Simultaneously in 1936 the Falange (Phalanx) emerged on the right—a party founded in 1932 by the son of Primo de Rivera, Jose Antonia (1903-1936), a fascist who did not oppose agrarian reform or other socialist programs. The Falange used as its symbol a bunch of arrows and a yoke, and as its slogan Arriba Espana (Upward, Spain). Its program called for national expansion in Africa, the annexation of Portugal, and the building of an empire in South America. It established youth groups and a private army, as Hitler had done. Although the Falange polled relatively few votes in the election of 1936, it worked with army, monarchist, clerical, and Carlist groups for a counterrevolution. Everyone knew a military coup against the government was in the offing. In July it came, under the leadership of General Franco.

The Spanish Civil War (1936-1939) was the first act in the conflict that was to ripen into World War II. The right-wing rebels made Franco chief of staff in November 1936. Decisively aided by Germany and Italy, Franco’s forces pushed on to eventual victory, capturing the republican strongholds of Madrid and Barcelona in 1939.

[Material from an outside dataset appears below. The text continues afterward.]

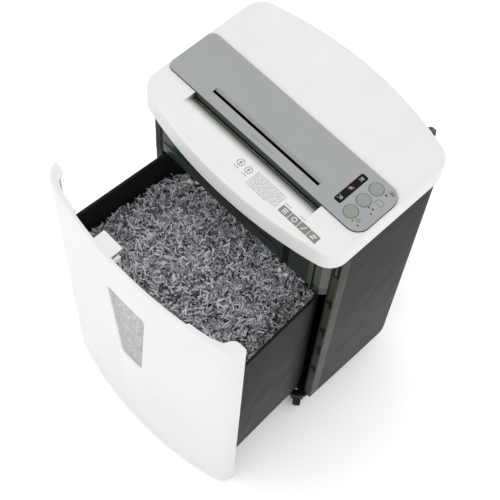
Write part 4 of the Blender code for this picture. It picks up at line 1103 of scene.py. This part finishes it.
def window_outline(margin, steps=8):
    top, bottom = WINDOW_TOP - margin, WINDOW_TOP - WINDOW_H + margin
    wide, narrow = WINDOW_TOP_W / 2 - margin, WINDOW_BOTTOM_W / 2 - margin
    r = max(WINDOW_R - margin * 0.5, 2.0)
    points = []
    for x, z, start in ((wide, top, 0), (-wide, top, 90), (-narrow, bottom, 180), (narrow, bottom, 270)):
        sx = 1 if x > 0 else -1
        sz = 1 if z == top else -1
        points += arc(x - sx * r, z - sz * r, r, start, start + 90, steps)
    return points


class SHREDDER_OT_drawer_front(bpy.types.Operator):
    """Make the bowed drawer front with its window and its tab, and finish the pane"""

    bl_idname = "shredder.drawer_front"
    bl_label = "Drawer front"

    def execute(self, context):
        back_y = FRONT_HIGH.y
        low, top = FRONT_LOW.z, FRONT_HIGH.z
        levels = [(1.4, low), (0.5, low + 0.4), (0.0, low + 1.4), (0.0, top - 1.6), (0.12, top - 0.9),
                  (0.5, top - 0.35), (1.3, top)]
        rings = []
        for inset, z in levels:
            outline = drawer_outline(inset, back_y) + drawer_outline(FRONT_WALL - inset, back_y)[::-1]
            rings.append([(x, y, z) for x, y in outline])
        front = loft("front_shell", rings, FINISHES["white"])
        cap_line = drawer_outline(FRONT_WALL - 3.0, back_y)
        caps = []
        for hand, word in ((-1, "left"), (1, "right")):
            rim = [p for p in cap_line if hand * p[0] > 118.0]
            rim = rim if hand > 0 else rim[::-1]
            end_y = rim[-1][1]
            tail = [(122.0, end_y + 6.5), (140.0, end_y + 9.0), (158.0, end_y + 13.0), (168.0, end_y + 16.8),
                    (176.0, end_y + 21.0), (178.5, back_y - 11.5), (181.5, back_y - 6.0),
                    (186.5, back_y - 1.2), (192.0, back_y)]
            caps.append(prism(f"{word}_cap", rim + [(hand * x, y) for x, y in tail], top - 4.0, top - 0.05))
        tab_low, tab_high = (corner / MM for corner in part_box("interlock_tab"))
        tab = block("tab", (tab_low.x, tab_low.y - 4.5, tab_low.z), tuple(tab_high))
        rib = block(
            "rib", (tab_high.x + 1.5, tab_low.y - 4.5, tab_low.z - 12),
            (tab_high.x + 6.5, tab_low.y + 9, tab_low.z - 3),
        )
        join(front, *caps, tab, rib)
        middle_y = FRONT_LOW.y
        depths = ((-6.5, middle_y - 5.0), (-3.4, middle_y), (0.0, middle_y + 2.4), (0.0, middle_y + 14.0))
        flare = [[(x, y, z) for x, z in window_outline(margin)] for margin, y in depths]
        cut(front, loft("flare", flare))
        smooth(front, 30)
        put(front, "drawer", "drawer_front", "interlock_tab")
        refinish(window_acrylic(), "window_pane")
        return {"FINISHED"}


def bin_ring(inset, z, steps=8):
    """The bin's plan at one height. Its sides draw in towards the back."""
    front, back = BIN_LOW.y, BIN_HIGH.y
    half = BIN_HIGH.x
    radius, back_r = BIN_FRONT_R, BIN_BACK_R
    bow = FRONT_BOW * 0.82
    chord = half - radius
    bow_r = (chord * chord + bow * bow) / (2 * bow)
    lean = math.degrees(math.asin(chord / bow_r))
    corner_y = front + bow + radius
    small, move = max(radius - inset, 1.0), max(inset - radius + 1.0, 0.0)
    points = arc(chord - move, corner_y + move, small, 0, -90 + lean, steps)
    points += arc(0, front + radius + bow_r + move, bow_r + small, -90 + lean, -90 - lean, 24)[1:-1]
    points += arc(-chord + move, corner_y + move, small, -90 - lean, -180, steps)
    small, move = max(back_r - inset, 1.0), max(inset - back_r + 1.0, 0.0)
    points += arc(-half + back_r + move, back - back_r - move, small, 180, 90, steps)
    points += arc(half - back_r - move, back - back_r - move, small, 90, 0, steps)
    return [(x * (1 - BIN_TAPER * max(0.0, y - corner_y) / half), y, z) for x, y in points]


class SHREDDER_OT_bin(bpy.types.Operator):
    """Make the bin with its rolled rim and finish the glides"""

    bl_idname = "shredder.bin"
    bl_label = "Bin"

    def execute(self, context):
        low, top = BIN_LOW.z, BIN_HIGH.z
        outer = [(4.0, low), (1.0, low + 1.0), (0.0, low + 4.0), (0.0, top - 0.8), (0.4, top - 0.2),
                 (1.0, top)]
        inner = [(4.6, top), (5.2, top - 0.3), (5.4, top - 0.9), (5.4, top - 4.0), (BIN_WALL, top - 7.0),
                 (BIN_WALL, low + 6.0), (BIN_WALL + 3.0, low + BIN_WALL + 0.2)]
        rings = [bin_ring(inset, z) for inset, z in outer + inner]
        box = loft("bin_shell", rings, FINISHES["bin"])
        # The second material is the bin's plastic darkened as painted shade, for the inside, the rim and the
        # floor
        box.data.materials.append(FINISHES["bin_inside_painted_shade"])
        window = prism("bin_window", window_outline(4.0), BIN_LOW.y - 6, BIN_LOW.y + BIN_WALL + 8, "Y")
        centre = Vector((0.0, (BIN_LOW.y + BIN_HIGH.y) / 2 * MM, 0.0))
        cut(box, window)
        for face in box.data.polygons:
            middle = face.center
            towards = centre - middle
            towards.z = 0.0
            on_rim = middle.z > (top - 0.3) * MM
            on_wall = face.normal.dot(towards.normalized()) > 0.2
            on_floor = face.normal.z > 0.5 and middle.z < (low + 20) * MM
            if on_rim or on_wall or on_floor:
                face.material_index = 1
        smooth(box, 35)
        put(box, "drawer", "bin")
        refinish(FINISHES["nylon"], "left_glide", "right_glide", bevel=0.4)
        return {"FINISHED"}


def heap_height(x, y):
    """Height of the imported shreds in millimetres: a low mound, uneven by a few millimetres."""
    middle_y = (BIN_LOW.y + BIN_HIGH.y) / 2 - 8.0
    across, along = x / 186.0, (y - middle_y) / 134.0
    out = min(1.0, (across * across + along * along) ** 0.5)
    dome = HEAP_CROWN * (1 - smoothstep(out * 0.95))
    wide = 6.0 * noise.noise(Vector((x / 34.0, y / 34.0, 1.7)))
    fine = 3.0 * noise.noise(Vector((x / 12.0, y / 12.0, 8.1)))
    return HEAP_RIM + dome + (wide + fine)


def inside_bin(x, y, outline):
    """Whether the point lies inside a plan outline."""
    inside = False
    for (x0, y0), (x1, y1) in zip(outline, outline[1:] + outline[:1]):
        if (y0 > y) != (y1 > y) and x < (x1 - x0) * (y - y0) / (y1 - y0) + x0:
            inside = not inside
    return inside


def add_shred(work, centre, turn, length, width, curl, slot):
    """One curled scrap of paper in three flat spans."""
    spans = 3
    previous = None
    for i in range(spans + 1):
        s = (i / spans - 0.5) * length
        bend = curl * ((2 * s / length) ** 2 - 0.35) * length
        pair = [work.verts.new(centre + turn @ Vector((s, side * width / 2, bend))) for side in (-1, 1)]
        if previous:
            face = work.faces.new((previous[0], pair[0], pair[1], previous[1]))
            face.material_index = slot
        previous = pair


def turn_by(angle, axis):
    return Matrix.Rotation(angle, 3, axis)


def scraps(name, work, *tones):
    """Rides one object, made of the scraps drawn so far, on the drawer. Each tone is a slot's paper."""
    mesh = bpy.data.meshes.new(name)
    work.to_mesh(mesh)
    work.free()
    for tone in tones:
        mesh.materials.append(FINISHES[f"paper_{tone}"])
    put(new_object(name, mesh, None), "drawer")


def add_bed():
    """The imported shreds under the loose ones, as one closed solid."""
    inner = [(x, y) for x, y, _ in bin_ring(BIN_WALL + 1.2, 0)]
    count = len(inner)
    middle_y = (BIN_LOW.y + BIN_HIGH.y) / 2
    rings = 26
    points = [(x, y, BIN_LOW.z + BIN_WALL + 4.0) for x, y in inner]
    for step in range(rings):
        share = 1 - step / rings
        for x, y in inner:
            px, py = x * share, middle_y + (y - middle_y) * share
            points.append((px, py, heap_height(px, py) - 3.0))
    faces = []
    for level in range(rings):
        a, b = level * count, (level + 1) * count
        faces += [[a + i, a + (i + 1) % count, b + (i + 1) % count, b + i] for i in range(count)]
    faces.append(list(range(count))[::-1])
    faces.append([rings * count + i for i in range(count)])
    # The bed's near-black paper is painted shade under the loose shreds
    bed = smooth(shell("shred_bed", points, faces, FINISHES["paper_bed_painted_shade"]), 60)
    put(bed, "drawer", "shredded_paper")


def add_loose_shreds(settings, draw):
    """Loose shreds strewn over the bed, with a few blank scraps on them."""
    outline = [(x, y) for x, y, _ in bin_ring(BIN_WALL + 1.0, 0)]
    work = bmesh.new()
    placed = 0
    while placed < settings.count:
        x, y = draw.uniform(BIN_LOW.x, BIN_HIGH.x), draw.uniform(BIN_LOW.y, BIN_HIGH.y)
        if not inside_bin(x, y, outline):
            continue
        long = settings.length * draw.uniform(0.7, 1.35)
        tilt = turn_by(draw.uniform(0, 2 * math.pi), "Z")
        tilt = tilt @ turn_by(draw.gauss(0, 0.42), "Y") @ turn_by(draw.gauss(0, 0.55), "X")
        z = heap_height(x, y) - 2.0 + draw.uniform(0, 7.0)
        ends = [Vector((x, y, 0)) + (tilt @ Vector((s, 0, 0))) * (long / MM / 2) for s in (-1, 1)]
        if not all(inside_bin(end.x, end.y, outline) for end in ends):
            continue
        # Mid and dark tones are partly print and partly painted shade among the shreds
        tone = draw.choices((0, 1, 2), (0.5, 0.34, 0.16))[0]
        add_shred(
            work, Vector((x, y, z)) * MM, tilt, long, settings.width * draw.uniform(0.7, 1.25),
            draw.uniform(-0.22, 0.28), tone,
        )
        placed += 1
    for x, y in STRAY_BITS:
        for _ in range(3):
            turn = turn_by(draw.uniform(0, 6.28), "Z") @ turn_by(draw.gauss(0, 0.5), "X")
            px, py = x + draw.uniform(-2, 2), y + draw.uniform(-2, 2)
            spot = Vector((px, py, heap_height(x, y) + draw.uniform(9, 15)))
            add_shred(work, spot * MM, turn, 8 * MM, 5.5 * MM, draw.uniform(0.2, 0.4), 3)
    scraps("loose_shreds", work, "light", "mid", "dark", "white")


def add_window_shreds(settings, draw):
    """Shreds lying flat against the inside of the window."""
    work = bmesh.new()
    for _ in range(WINDOW_SHREDS):
        z = min(draw.uniform(WINDOW_TOP - WINDOW_H + 4, WINDOW_TOP - 4), HEAP_RIM - 2)
        x = draw.uniform(-WINDOW_TOP_W / 2, WINDOW_TOP_W / 2)
        tilt = turn_by(math.pi / 2, "X") @ turn_by(draw.uniform(0, 2 * math.pi), "Z")
        tilt = turn_by(draw.gauss(0, 0.25), "Z") @ turn_by(draw.gauss(0, 0.25), "X") @ tilt
        y = BIN_LOW.y + BIN_WALL + 1.6 + draw.uniform(0, 2.0)
        add_shred(
            work, Vector((x, y, z)) * MM, tilt, settings.length * draw.uniform(0.6, 1.1),
            settings.width * draw.uniform(0.8, 1.3), draw.uniform(-0.04, 0.04),
            draw.choices((0, 1, 2), (0.5, 0.38, 0.12))[0],
        )
    scraps("window_shreds", work, "light", "mid", "dark")


class SHREDDER_OT_paper(bpy.types.Operator):
    """Heap the shreds in the bin and behind its window"""

    bl_idname = "shredder.paper"
    bl_label = "Shredded paper"

    def execute(self, context):
        settings = context.scene.shredder_paper
        draw = random.Random(settings.seed)
        add_bed()
        add_loose_shreds(settings, draw)
        add_window_shreds(settings, draw)
        return {"FINISHED"}


# ---------------------------------------------------------------- panel and registration

class SHREDDER_PT_parts(bpy.types.Panel):
    """Lists the steps that build the shredder"""

    bl_label = "Paper shredder"
    bl_space_type = "VIEW_3D"
    bl_region_type = "UI"
    bl_category = "Shredder"

    def draw(self, context):
        scene = context.scene
        for settings in (scene.shredder_studio, scene.shredder_lead, scene.shredder_paper):
            for name in settings.bl_rna.properties.keys():
                if name not in ("rna_type", "name"):
                    self.layout.prop(settings, name)
        for step in STEPS:
            self.layout.operator(step.bl_idname)


STEPS = (
    SHREDDER_OT_stage,
    SHREDDER_OT_mains_lead,
    SHREDDER_OT_lid,
    SHREDDER_OT_feed_panel,
    SHREDDER_OT_cabinet,
    SHREDDER_OT_head,
    SHREDDER_OT_casters,
    SHREDDER_OT_drawer_front,
    SHREDDER_OT_bin,
    SHREDDER_OT_paper,
)
SETTINGS = {
    "shredder_studio": StudioSettings,
    "shredder_lead": LeadSettings,
    "shredder_paper": ShredSettings,
}
CLASSES = (*SETTINGS.values(), *STEPS, SHREDDER_PT_parts)


def register():
    for made in CLASSES:
        bpy.utils.register_class(made)
    for name, group in SETTINGS.items():
        setattr(bpy.types.Scene, name, bpy.props.PointerProperty(type=group))


def unregister():
    for name in SETTINGS:
        delattr(bpy.types.Scene, name)
    for made in reversed(CLASSES):
        bpy.utils.unregister_class(made)


def main():
    register()
    for step in STEPS:
        getattr(bpy.ops.shredder, step.bl_idname.split(".")[1])()


if __name__ == "__main__":
    main()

During the war the functions of the weak republican government were usurped by a series of workers’ committees, and then a Popular Front regime under Largo Caballero came to office in September 1936. In government territory terror reigned, at first the work of anarchists, and after their suppression, of the communists, who—with the Soviet Union behind them—ruthlessly worked against their rival leftist parties in the regime.

For all its fascist trappings, the Franco regime still depended after the war upon the same classes that had supported the Spanish monarchy—the landowners, the army, and the church. The new regime was opposed by the poor in city and country, but the fear of a new civil war, which lay heavily on all classes, prevented open opposition. Franco ruled until his death in 1975.